The flat-topped cairn measures 8.5 metres in diameter and stands to a maximum height of 1.5 metres.

It is surrounded by a level berm 3.5 metres wide.
On the south-western side there are visible traces of a surrounding ditch, 0.3 metres deep and 2 metres wide.

==Location==
Maiden's Bower is located in North East England, County Durham, Durham, in the south-west corner of the Flass Vale Nature Reserve. The cairn is situated on the north-eastern end of a ridge overlooking the Wear Valley.

==History==
Maiden's Bower dates back to around 3,000 years ago, when people settled in the area and started clearing Flass Vale for pasture.

The earliest recorded mention of Maiden's Bower was in 1346. Before the Battle of Neville's Cross the Durham monks, led by Prior John Fossor, raised the holy corporax cloth from St.

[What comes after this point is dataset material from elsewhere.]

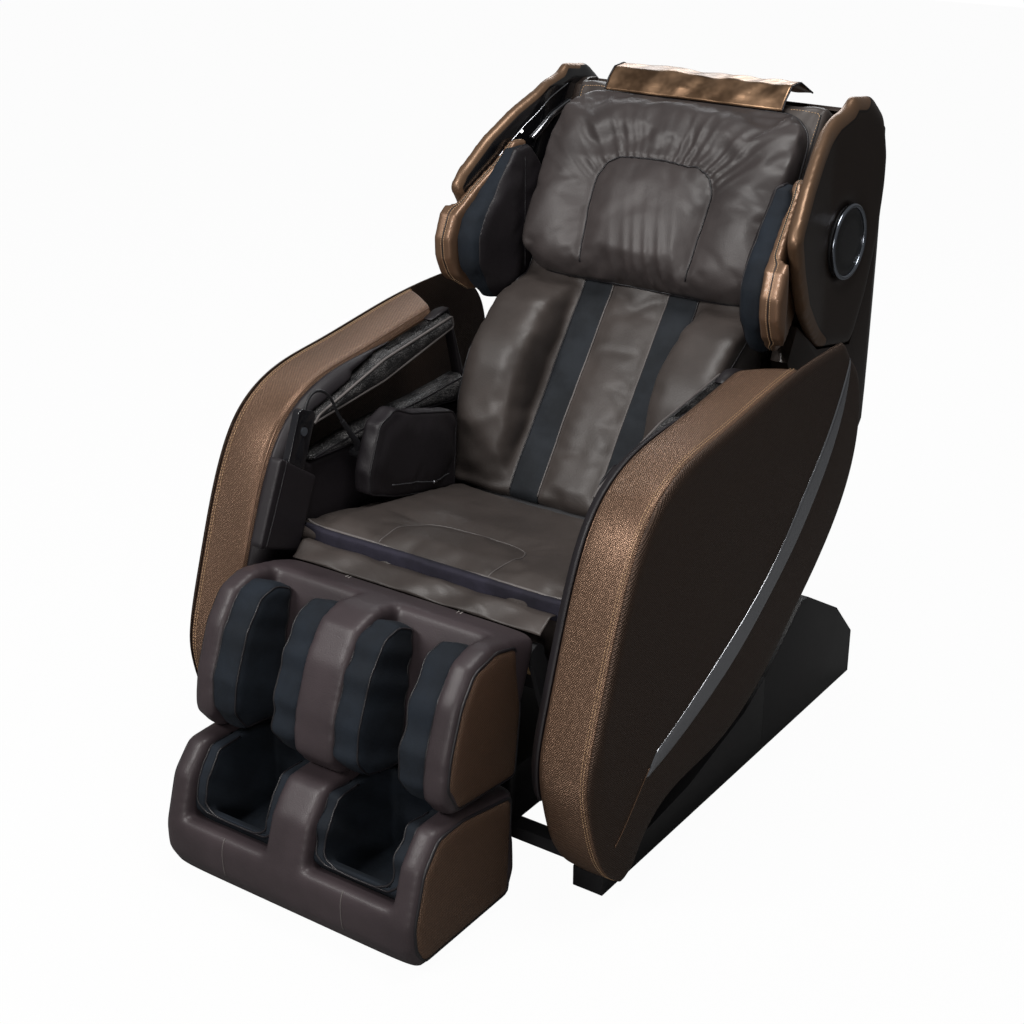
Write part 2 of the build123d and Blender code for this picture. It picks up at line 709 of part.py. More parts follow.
with BuildPart() as back_frame:
    for _, side in SIDES:
        side_block(
            back_line((30, FRAME_T[0]), (748, FRAME_T[0]), (748, FRAME_T[1]), (30, FRAME_T[1])),
            span(side, *FRAME_X),
        )
        plate = span(side, FRAME_X[1], ARM_PLATE_X[1])
        side_block(
            back_line((-18, -8), (-18, 40), (34, FRAME_T[1]), (PLATE_TOP, FRAME_T[1]), (PLATE_TOP, FRAME_T[0]),
                      (22, 12)),
            plate,
        )
        cross_rod(HIP_Y, HIP_Z, PIN_R + PIVOT_BOSS, plate)
        cross_rod(HIP_Y, HIP_Z, PIN_R, span(side, ARM_PLATE_X[1], BRACKET_X[1]))
    for s in (45.0, 735.0):
        side_block(
            back_line((s - 12, FRAME_T[0]), (s + 12, FRAME_T[0]), (s + 12, FRAME_T[1]), (s - 12, FRAME_T[1])),
            (-FRAME_X[1], FRAME_X[1]),
        )
    # torque tube along the hip pivot, with the crank that the back's actuator pulls
    cross_rod(HIP_Y, HIP_Z, PIN_R, (-FRAME_X[1], FRAME_X[1]))
    fork(BACK_X, BACK_END, hip((-12, 0), (12, 4), (48, -64), (30, -76)))
keep(back_frame.part, "back_frame")

# The cushion is deeper at the sides, where it wraps the sitter's waist.
with BuildPart() as back_cushion:
    low = PIN_R + 2.0
    side_block(
        back_line((low, -22), (120, -6), (245, 8), (392, 31), (762, 34), (762, 76), (40, 76), (low, 50)),
        (-back_half, back_half),
    )
    for _, side in SIDES:
        side_block(
            back_line((30, -22), (120, -64), (215, -78), (262, -74), (345, -40), (405, 31), (60, 31), (30, 20)),
            span(side, 128, back_half - 2),
        )
keep(back_cushion.part, "back_cushion")

with BuildPart() as pillow:
    side_block(
        back_line((428, -24), (520, -30), (640, -28), (735, -4), (742, 20), (738, 30.5), (412, 30.5), (408, 8)),
        (-232.0, 232.0),
    )
keep(pillow.part, "pillow")

with BuildPart() as pillow_flap:
    side_block(
        back_line((746, 20), (782, 24), (806, 58), (806, 108), (798, 108), (798, 62), (776, 32.5), (746, 32.5)),
        (-172.0, 172.0),
    )
keep(pillow_flap.part, "pillow_flap")

WING_SIDE = hip(
    (392, 661), (402, 676), (446, 668), (474, 666), (528, 625), (552, 560), (553, 496), (539, 407), (508, 318),
    (460, 236), (330, 262), (265, 310), (210, 355), (160, 425), (124, 494), (140, 520), (200, 574), (262, 614),
    (340, 652))
for side_name, side in SIDES:
    with BuildPart() as wing:
        side_block(WING_SIDE, span(side, 250, 360))
        bend = HIP_Y + 320
        tip = HIP_Y + 118
        plan_block(
            [
                (side * WING_OUTER, HIP_Y + 600),
                (side * WING_OUTER, bend),
                (side * WING_FLARE, tip),
                (side * (WING_FLARE - WING_WALL), tip),
                (side * (WING_OUTER - WING_WALL), bend),
                (side * (WING_OUTER - WING_WALL), HIP_Y + 600),
            ],
            ALL_Z,
        )
        cross_rod(HIP_Y + 400, HIP_Z + 434, 66 + CLEAR, span(side, WING_OUTER - 10, WING_OUTER), mode=Mode.SUBTRACT)
    keep(wing.part, f"wing_{side_name}")

with BuildPart() as speakers:
    for _, side in SIDES:
        cross_rod(HIP_Y + 400, HIP_Z + 434, 66, span(side, WING_OUTER - 10, WING_OUTER + 2))
keep(speakers.part, "speakers")

SHELL_SIDE = (
    (62, -12), (424, 634), (450, 642), (474, 640), (528, 612), (576, 560), (606, 450), (618, 359), (612, 280),
    (600, 200), (576, 120), (530, 62), (450, 10), (390, -15), (220, -28), (100, -28))
SHELL_REAR_R = 55.0
TAPER_Z = (HIP_Z + 60, HIP_Z + 150)
with BuildPart() as back_shell:
    side_block(hip(*SHELL_SIDE), (-shell_half, shell_half))
    plan_block(
        [
            (-shell_half, HIP_Y),
            (-shell_half, HIP_Y + 540),
            (-shell_half + 30, HIP_Y + 618),
            (shell_half - 30, HIP_Y + 618),
            (shell_half, HIP_Y + 540),
            (shell_half, HIP_Y),
        ],
        ALL_Z,
    )
    # narrower near the hips, where it swings between the arms
    for _, side in SIDES:
        waist = span(side, back_half + 13.5, shell_half)
        side_block(hip((0, -40), (0, 700), (95, 700), (200, 300), (345, 60), (345, -40)), waist, mode=Mode.SUBTRACT)
        side_block(WING_SIDE, span(side, WING_OUTER - WING_WALL, shell_half), mode=Mode.SUBTRACT)
    # hollow, and open towards the cushion
    inner = shell_half - 30 - SHELL_WALL
    side_block(
        hip((60, -5), (424, 628), (452, 636), (472, 633), (520, 608), (568, 556), (600, 450), (611, 359), (605, 284),
            (592, 206), (568, 128), (524, 72), (446, 18), (388, -8), (220, -21), (100, -21)),
        (-inner, inner),
        mode=Mode.SUBTRACT,
    )
    side_block(back_line((-60, -200), (790, -200), (790, 112), (-60, 112)), (-253, 253), mode=Mode.SUBTRACT)
keep(back_shell.part, "back_shell")

# shoulder pads: a firm rim outside, a soft cushion inside, both within the wings
wing_in = WING_OUTER - WING_WALL
wing_tip_in = WING_FLARE - WING_WALL
RIM_SIDE = hip(
    (96, 350), (82, 381), (80, 415), (97, 456), (146, 494), (218, 543), (236, 563), (262, 563), (282, 530),
    (276, 440), (240, 350), (180, 318), (130, 318))
PAD_SIDE = hip(
    (95, 372), (92, 420), (110, 460), (165, 512), (210, 556), (250, 556), (300, 500), (290, 420), (250, 340),
    (190, 308), (147, 306), (115, 340))
for side_name, side in SIDES:
    with BuildPart() as rim:
        side_block(RIM_SIDE, span(side, 240, 350))
        plan_block(
            [
                (side * (wing_tip_in + 18), HIP_Y + 70),
                (side * (wing_tip_in + 18), HIP_Y + 110),
                (side * (wing_tip_in - 2), HIP_Y + 118),
                (side * (wing_tip_in - 10), HIP_Y + 150),
                (side * (wing_in + 10), HIP_Y + 262),
                (side * (wing_in - 4), HIP_Y + 262),
                (side * (wing_tip_in - 27), HIP_Y + 150),
                (side * (wing_tip_in - 13), HIP_Y + 70),
            ],
            ALL_Z,
        )
    keep(rim.part, f"shoulder_rim_{side_name}")
    with BuildPart() as pad:
        side_block(PAD_SIDE, span(side, 230, 350))
        plan_block(
            [
                (side * (wing_tip_in - 14), HIP_Y + 70),
                (side * (wing_tip_in - 28), HIP_Y + 150),
                (side * (wing_in - 5), HIP_Y + 262),
                (side * (wing_in - 10), HIP_Y + 320),
                (side * (back_half + 4), HIP_Y + 320),
                (side * (back_half + 4), HIP_Y + 230),
                (side * (back_half + 23), HIP_Y + 70),
            ],
            ALL_Z,
        )
    keep(pad.part, f"shoulder_cushion_{side_name}")

# ---- massage mechanism behind the back cushion -------------------------------------------------
RAIL_X = (132.0, 150.0)
RAIL_S = (58.0, 722.0)
with BuildPart() as guide_rails:
    for _, side in SIDES:
        side_block(
            back_line((RAIL_S[0], 84), (RAIL_S[1], 84), (RAIL_S[1], 108), (RAIL_S[0], 108)),
            span(side, *RAIL_X),
        )
keep(guide_rails.part, "guide_rails")

CARRIAGE_S = 230.0
ROLLER_R = 26.0
ROLLER_X = 58.0
ROLLER_GAP = 80.0
axle_at = [up_back(CARRIAGE_S + d, 78.5 + ROLLER_R + 1) for d in (-ROLLER_GAP, ROLLER_GAP)]
with BuildPart() as roller_carriage:
    side_block(
        back_line(*[(CARRIAGE_S + s, t) for s, t in ((-100, 136), (100, 136), (85, 190), (-85, 190))]),
        (-110.0, 110.0),
    )
    for y, z in axle_at:
        cross_rod(y, z, 7.0, (-26, 26))
    for d in (-ROLLER_GAP, ROLLER_GAP):
        side_block(
            back_line(*[(CARRIAGE_S + d + s, t) for s, t in ((-9, 98), (9, 98), (16, 140), (-16, 140))]),
            (-26.0, 26.0),
        )
        for _, side in SIDES:
            cross_rod(*up_back(CARRIAGE_S + d, 78.5 + ROLLER_R + 1), 5.0, span(side, 26, ROLLER_X + 16))
    for _, side in SIDES:
        side_block(
            back_line(*[(CARRIAGE_S + s, t) for s, t in ((-60, 111), (60, 111), (60, 140), (-60, 140))]),
            span(side, 100, 164),
        )
keep(roller_carriage.part, "roller_carriage")

for name, d in (("lower_rollers", -ROLLER_GAP), ("upper_rollers", ROLLER_GAP)):
    with BuildPart() as rollers:
        for _, side in SIDES:
            at = up_back(CARRIAGE_S + d, 78.5 + ROLLER_R + 1)
            width = span(side, ROLLER_X - 14, ROLLER_X + 14)
            cross_rod(*at, ROLLER_R, width)
            cross_rod(*at, 5.0 + RUN_FIT, width, mode=Mode.SUBTRACT)
    keep(rollers.part, name)

with BuildPart() as air_pump:
    side_block(hip((380, 60), (500, 100), (540, 200), (420, 200)), (-120.0, 120.0), radius=14.0)
keep(air_pump.part, "air_pump")

# ---- leg rest -----------------------------------------------------------------------------------
CALF_SIDE = ((-8, 34), (-52, 49), (-111, 62), (-132, 62), (-165, 52), (-200, 5), (-227, -65), (-235, -110),
             (-235, -127), (-211, -158), (-62, -172), (-46, -60))
FOOT_SIDE = ((-66, -190), (-190, -166), (-252, -167), (-290, -209), (-316, -291), (-314, -330), (-293, -366),
             (-80, -366), (-62, -330))
WALL = 40.0  # outer walls of the leg rest
DIVIDER = 34.0  # half of the wall between the legs
well = (DIVIDER, leg_half - WALL)

with BuildPart() as calf_shell:
    side_block(knee(*CALF_SIDE), (-leg_half + 4, leg_half - 4))
    for _, side in SIDES:
        side_block(
            knee((-60, 80), (-260, 80), (-260, -190), (-130, -190), (-112, -60), (-90, 20)),
            span(side, *well),
            mode=Mode.SUBTRACT,
        )
        lug_x = span(side, KNEE_LUG_X[0] + 0.3, BEAM_X[0] - 0.3)
        side_block(knee((-60, -40), (-8, -16), (14, 0), (0, 16), (-60, 40)), lug_x)
        cross_rod(knee_y, KNEE_Z, 16.0, lug_x)
        cross_rod(knee_y, KNEE_Z, 8.0 + RUN_FIT, lug_x, mode=Mode.SUBTRACT)
        side_block(
            knee((-14, 60), (26, 60), (26, -40), (-14, -18)),
            span(side, BEAM_X[0] - 0.3, leg_half),
            mode=Mode.SUBTRACT,
        )
    fork(LEG_X, LEG_END, knee((-60, -50), (-60, -93), (14, -100), (30, -80)))
keep(calf_shell.part, "calf_shell")

SKIN = 4.0
with BuildPart() as calf_side_panels:
    for _, side in SIDES:
        side_block(
            knee((-62, 42), (-111, 54), (-160, 44), (-192, 2), (-218, -66), (-226, -112), (-205, -150), (-66, -164),
                 (-52, -60)),
            span(side, leg_half - SKIN, leg_half),
        )
keep(calf_side_panels.part, "calf_side_panels")

LINER = 46.0
with BuildPart() as calf_airbags:
    for _, side in SIDES:
        for near, far in ((well[0] + CLEAR, well[0] + LINER), (well[1] - LINER, well[1] - CLEAR)):
            side_block(
                knee((-96, 40), (-128, 56), (-161, 50), (-197, 5), (-226, -66), (-233, -114), (-210, -148),
                     (-136, -160), (-117, -60)),
                span(side, near, far),
            )
keep(calf_airbags.part, "calf_airbags")

with BuildPart() as foot_shell:
    side_block(knee(*FOOT_SIDE), (-leg_half + 4, leg_half - 4))
    for _, side in SIDES:
        side_block(
            knee((-100, -100), (-230, -100), (-340, -200), (-340, -262), (-275, -285), (-262, -340), (-104, -340)),
            span(side, *well),
            mode=Mode.SUBTRACT,
        )
keep(foot_shell.part, "foot_shell")

with BuildPart() as foot_side_panels:
    for _, side in SIDES:
        side_block(
            knee((-74, -198), (-190, -175), (-248, -176), (-282, -214), (-306, -292), (-304, -328), (-288, -357),
                 (-84, -357)),
            span(side, leg_half - SKIN, leg_half),
        )
keep(foot_side_panels.part, "foot_side_panels")

for side_name, side in SIDES:
    with BuildPart() as foot_liner:
        side_block(
            knee((-104, -190), (-190, -174), (-246, -174), (-276, -215), (-288, -262), (-275, -284), (-262, -340),
                 (-104, -340)),
            span(side, well[0] + CLEAR, well[1] - CLEAR),
        )
        side_block(
            knee((-124, -100), (-240, -100), (-310, -200), (-310, -250), (-268, -266), (-240, -322), (-124, -322)),
            span(side, well[0] + 22, well[1] - 22),
            mode=Mode.SUBTRACT,
        )
    keep(foot_liner.part, f"foot_liner_{side_name}")
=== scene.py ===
"""Looks of a full-body massage chair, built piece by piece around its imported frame, in metres."""

from math import cos, pi, radians, sin, tau

import bmesh
import bpy
import numpy as np
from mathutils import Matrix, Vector, geometry, kdtree
from mathutils.bvhtree import BVHTree


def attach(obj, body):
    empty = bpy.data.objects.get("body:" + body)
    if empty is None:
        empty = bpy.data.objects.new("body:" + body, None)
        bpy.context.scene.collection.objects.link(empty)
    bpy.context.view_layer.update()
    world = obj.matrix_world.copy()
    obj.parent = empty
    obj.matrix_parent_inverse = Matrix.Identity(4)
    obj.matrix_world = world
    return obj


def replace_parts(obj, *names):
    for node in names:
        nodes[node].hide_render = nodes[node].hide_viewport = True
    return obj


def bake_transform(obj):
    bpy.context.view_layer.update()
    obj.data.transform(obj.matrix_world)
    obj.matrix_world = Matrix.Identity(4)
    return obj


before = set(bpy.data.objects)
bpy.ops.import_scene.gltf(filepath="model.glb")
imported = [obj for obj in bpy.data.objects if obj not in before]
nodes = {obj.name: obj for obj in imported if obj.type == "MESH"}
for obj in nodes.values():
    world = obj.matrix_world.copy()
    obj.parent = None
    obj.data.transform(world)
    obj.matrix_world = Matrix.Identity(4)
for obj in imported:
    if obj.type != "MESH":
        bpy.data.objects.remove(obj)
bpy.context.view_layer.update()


# ---- Camera, floor and studio light ------------------------------------------------------------
# The chair stands alone on a white sweep and is seen from its left front, a little above it.
# Two big soft boxes light it from above, and a low strip draws the sheen along the arms.
def paint(obj, *materials):
    """Gives the object these materials in place of what it has."""
    obj.data.materials.clear()
    for material in materials:
        obj.data.materials.append(material)
    return obj


lens = bpy.data.cameras.new("camera")
lens.lens = 62.79
lens.clip_end = 60.0
camera = bpy.data.objects.new("camera", lens)
camera.location = (1.4991, -2.2513, 1.6)
camera.rotation_euler = (radians(66.3), 0.0, radians(34.84))
bpy.context.scene.collection.objects.link(camera)
bpy.context.scene.camera = camera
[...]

Cuthbert's tomb as a banner on the cairn during a vigil. During the battle clergymen from Durham Cathedral used the slope around Maiden's Bower as a vantage point. A wooden cross to commemorate the victory of the battle stood on Maiden's Bower until 1569.

Maiden's Bower was protected as a scheduled monument in 1926, and in 1990 Flass Vale was designated as a local wildlife site.

In 2023 geophysical and earthwork surveys were conducted at Maiden's Bower led by Durham University.